Within the oil and gas industry, it is generally recognized that MPFM’s could lead to great benefits in terms of: reservoir management, layout of production facilities, well testing, production allocation and monitoring [1]-[3]. For example, in offshore production consisting of several nearby wells (Fig. 1), flow data gathered along a pipeline section of a given well can help in identifying how this well contributes to the aggregate flow and, hence, may help in locating a production anomaly, such as a water or gas breakthrough in the actual well. This allows an easier localization of well stimulation or other well treatments, such as enhanced oil recovery, to be performed to increase the well productivity. In another application, a downhole monitoring of the multiphase flow allows well engineers to control more effectively the propagation of the oil from the actual well by adequately controlling the array of valves in that well (e.g., switching off the valve surrounded by high water cut fluid).
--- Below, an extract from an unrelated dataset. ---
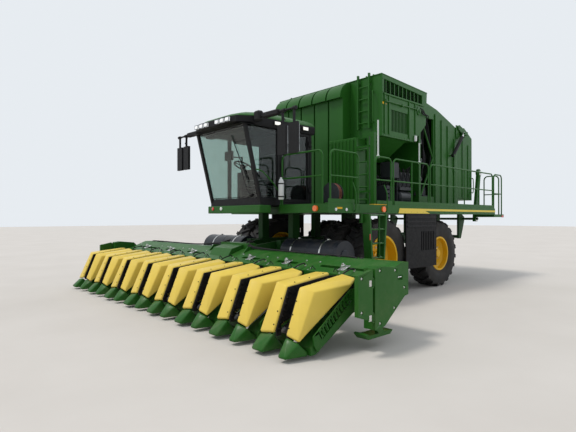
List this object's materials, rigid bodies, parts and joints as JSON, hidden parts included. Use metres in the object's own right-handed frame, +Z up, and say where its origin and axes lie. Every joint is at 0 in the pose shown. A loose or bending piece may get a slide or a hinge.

II. BASIC CONCEPTS Unfortunately there is no single instrument, which will measure the flow rates of the different phases directly and it is necessary to combine several devices in an instrument package and to calculate the specific flow rates from the combined readings. There are many possible combinations, and the number of instruments required depends upon whether or not the three components can be mixed together upstream of the instrumentation (homogeneous flow). To compute the flow rates of each phase, the basic parameters of phase velocities and phase fractions (or quantities that can be unequivocally related to these) are measured.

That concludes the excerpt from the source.